KOMPAS.com - Dampak perubahan iklim di Indonesia telah banyak dirasakan, khususnya di wilayah pesisir. Ada beberapa wilayah yang tergenang dan terendam secara permanen.
Hal tersebut disampaikan oleh Menteri Perencanaan Pembangunan Nasional (PPN)/Kepala Badan Perencanaan Pembangunan Nasional (Bappenas) Suharso Monoarfa di Jakarta, Senin (21/8/2023).
"Sebagai negara kepulauan, tentu perubahan iklim akan sangat signifikan berdampak di pesisir sebagaimana yang kita saksikan," kata Suharso dalam acara Dialog Nasional Antisipasi Dampak Perubahan Iklim untuk Pembangunan Indonesia Emas 2045.
Baca juga: Perubahan Iklim Bikin Kebakaran Hutan di Eropa Makin Ganas
"Kenaikan muka air laut akan berkisar antara 0,8-1,2 sentimeter (cm) per tahun dan sudah mulai banyak wilayah di Indonesia yang tergenang dan terendam secara permanen," sambungnya, sebagaimana dilansir Antara.
Salah satu kota yang mulai terendam ialah kota Pekalongan di Jawa Tengah.
Berdasarkan hasil penelitian Institut Teknologi Bandung (ITB), rata-rata penurunan tanah di Pekalongan sebagaimana kota-kota di Pesisir Pantai Utara Pulau Jawa sebesar 10-20 cm per tahun.
"Sekarang sedang diupayakan oleh (Kementerian) PUPR (Pekerjaan Umum dan Perumahan Rakyat) untuk membuat tanggul di sana yang jebol (sehingga menyebabkan banjir rob)," ujar Suharso.
Baca juga: Selain Ancam Lingkungan, Perubahan Iklim Tingkatkan Risiko Infeksi dan Keracunan Makanan
Indonesia memiliki kawasan pesisir terpanjang di dunia.

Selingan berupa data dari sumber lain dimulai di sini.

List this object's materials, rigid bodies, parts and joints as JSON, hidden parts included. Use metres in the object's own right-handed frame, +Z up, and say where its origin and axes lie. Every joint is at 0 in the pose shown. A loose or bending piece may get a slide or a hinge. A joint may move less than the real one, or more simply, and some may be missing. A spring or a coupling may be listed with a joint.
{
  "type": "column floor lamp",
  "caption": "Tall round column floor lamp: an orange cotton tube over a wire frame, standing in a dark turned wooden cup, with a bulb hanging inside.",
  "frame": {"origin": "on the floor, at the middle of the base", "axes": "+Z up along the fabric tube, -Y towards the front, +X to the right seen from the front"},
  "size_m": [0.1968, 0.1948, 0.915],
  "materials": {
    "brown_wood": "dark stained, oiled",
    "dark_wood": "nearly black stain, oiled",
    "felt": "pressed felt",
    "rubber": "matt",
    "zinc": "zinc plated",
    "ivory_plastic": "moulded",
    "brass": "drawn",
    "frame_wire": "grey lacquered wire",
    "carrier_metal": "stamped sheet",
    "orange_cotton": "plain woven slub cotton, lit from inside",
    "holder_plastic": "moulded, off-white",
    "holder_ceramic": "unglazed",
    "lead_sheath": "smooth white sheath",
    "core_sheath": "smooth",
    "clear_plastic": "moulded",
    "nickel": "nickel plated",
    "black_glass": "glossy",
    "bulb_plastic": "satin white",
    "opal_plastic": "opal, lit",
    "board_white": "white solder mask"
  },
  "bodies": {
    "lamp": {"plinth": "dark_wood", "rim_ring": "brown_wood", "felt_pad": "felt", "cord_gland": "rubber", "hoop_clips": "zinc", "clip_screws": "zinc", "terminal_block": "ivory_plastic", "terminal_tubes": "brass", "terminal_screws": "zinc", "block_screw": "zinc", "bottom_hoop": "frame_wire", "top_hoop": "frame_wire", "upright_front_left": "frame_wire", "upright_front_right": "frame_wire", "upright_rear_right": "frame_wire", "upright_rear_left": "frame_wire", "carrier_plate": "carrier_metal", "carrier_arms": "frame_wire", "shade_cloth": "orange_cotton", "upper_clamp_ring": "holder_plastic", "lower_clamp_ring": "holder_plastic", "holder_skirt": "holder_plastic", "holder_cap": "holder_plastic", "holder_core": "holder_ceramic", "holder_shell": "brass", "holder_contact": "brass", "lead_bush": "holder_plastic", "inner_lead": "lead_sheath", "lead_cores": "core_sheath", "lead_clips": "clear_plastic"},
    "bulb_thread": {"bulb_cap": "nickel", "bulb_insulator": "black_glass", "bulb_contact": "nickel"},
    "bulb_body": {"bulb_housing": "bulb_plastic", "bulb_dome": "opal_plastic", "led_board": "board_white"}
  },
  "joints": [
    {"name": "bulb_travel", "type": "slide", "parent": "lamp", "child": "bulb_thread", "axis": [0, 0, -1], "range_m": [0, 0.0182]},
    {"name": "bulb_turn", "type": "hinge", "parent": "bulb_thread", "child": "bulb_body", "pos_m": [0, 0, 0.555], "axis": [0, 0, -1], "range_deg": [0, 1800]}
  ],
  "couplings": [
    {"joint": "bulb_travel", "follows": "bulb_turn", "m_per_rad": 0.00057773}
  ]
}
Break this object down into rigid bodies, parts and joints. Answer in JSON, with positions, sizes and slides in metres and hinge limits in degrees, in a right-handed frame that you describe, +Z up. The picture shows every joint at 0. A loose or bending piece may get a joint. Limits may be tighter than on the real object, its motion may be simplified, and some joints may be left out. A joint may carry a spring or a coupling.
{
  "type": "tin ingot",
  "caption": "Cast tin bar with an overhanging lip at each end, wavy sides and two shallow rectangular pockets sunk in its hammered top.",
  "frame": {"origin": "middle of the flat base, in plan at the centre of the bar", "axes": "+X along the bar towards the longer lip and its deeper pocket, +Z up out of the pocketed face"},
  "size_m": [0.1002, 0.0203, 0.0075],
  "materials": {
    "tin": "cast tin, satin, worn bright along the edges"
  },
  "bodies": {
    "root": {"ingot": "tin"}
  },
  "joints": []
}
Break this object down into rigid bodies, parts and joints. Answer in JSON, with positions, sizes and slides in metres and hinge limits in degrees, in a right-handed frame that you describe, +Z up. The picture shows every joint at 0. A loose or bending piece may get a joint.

Panjangnya sekitar 18.000 kilometer (km).
Oleh karena itu, kenaikan permukaan air laut akan sangat berdampak terhadap masyarakat pesisir yang saat ini jumlahnya sekitar 160 juta jiwa.
"Kalau itu terjadi sesuatu, mereka harus bermigrasi mencari tempat yang lebih aman," papar Suharso.
"Dan tentu saja ini pada gilirannya berikutnya akan berpengaruh terhadap ekonomi dan akan disusul demam berdarah, malaria, pneumonia dan seterusnya," imbuhnya.
Baca juga: Perempuan Jadi Kelompok Paling Terdampak Perubahan Iklim di Indonesia
Jumlah kasus kematian untuk demam berdarah saja disebut meningkat lebih dari 25 persen dalam kurun waktu 2021-2022.
Lebih lanjut, perubahan iklim juga berpengaruh terhadap ketahanan air di sebagian besar wilayah Indonesia.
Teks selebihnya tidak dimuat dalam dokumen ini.